定期報告で提出すべき書類として、主に次のようなものがあります。

事務報告書

初回報告のときとは異なり、基本的に成年後見人等自身の活動の報告となりますが、領収証や預貯金の取引履歴等の記載と齟齬が無いように客観的な事実を明確に記載することが必要です。

財産関係については、老齢年金のみの収入であったところに配偶者の死亡により遺族年金の受給が開始されたなど収支構造に基本的な変更が生じたような場合や、臨時に多額の収入や支出があるような場合などは、時期・原因・金額等について書証を付けて説明することが重要です。

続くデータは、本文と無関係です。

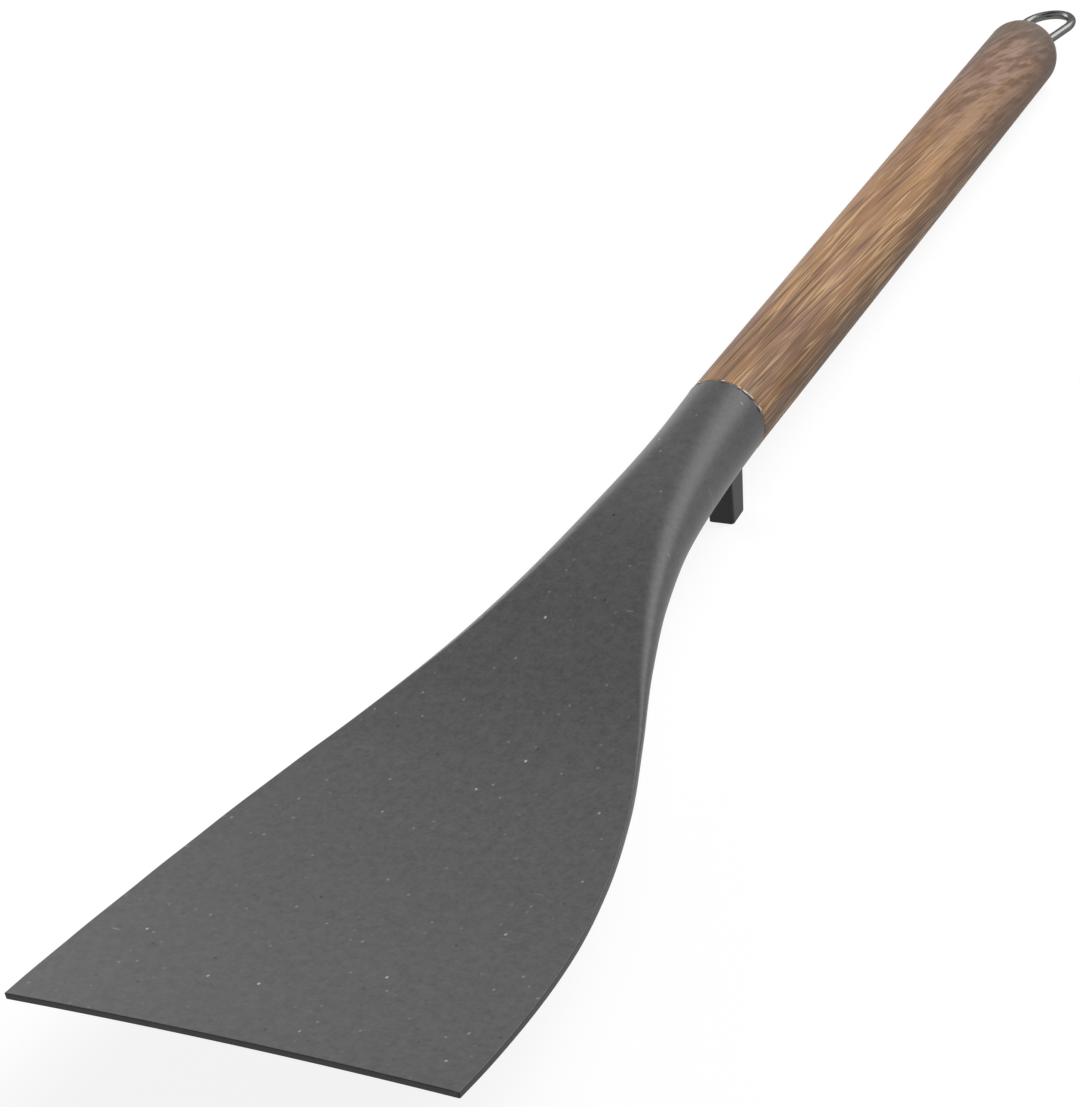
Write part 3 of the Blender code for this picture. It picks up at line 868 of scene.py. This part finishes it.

身上監護については、本人の氏名・住所・居所等に変更があった場合や健康・生活の状況に変化があった場合にそれらの事実を記載します。その際、成年後見人等において代理権または同意権(取消権)を行使した場合はその旨を併せて報告することになります。

財産目録

初回報告以降に生じた財産変動の結果(継続調査の結果、新たに判明した財産がある場合を含む、変動がない場合はその旨)を、現金出納帳、預貯金通帳、各種契約書、取引履歴説明書等の記載と齟齬が生じないように作成します。

収支予定表

事務報告書において、収支構造に基本的な変更が生じたと報告された場合や、その他家庭裁判所や監督人において必要があると認める場合に、新たな収支予定表の作成を求められることがあります。

説明資料等

事務報告書、収支予定表以外にも、見守り活動、財産調査、親族・関係機関への連絡等、成年後見人等が行なった事務に関する報告をあげるような場合において、日報等任意の書式を添付することがあります。

報酬付与申立書

成年後見人等としての事務に対する報酬を請求するかどうかは成年後見人等の自由です。請求する場合は、家庭裁判所に対して報酬付与の申立てを行ないます。なお、申立てに必要な費用は、申立人の負担となります。

終了報告は、本人の死亡等により後見等事務が終了すべき事由が発生した場合、発生日から2ヶ月以内に、終了の事由・その発生日・最終的な財産の状況やその他資料を添付して報告することです。

終了報告をもって成年後見人等の行なうべき後見等事務は終了しますが、現実的には、本人の財産が残存する場合、これを本人または本人の相続人等の承継人に引き継ぐまで継続することになります。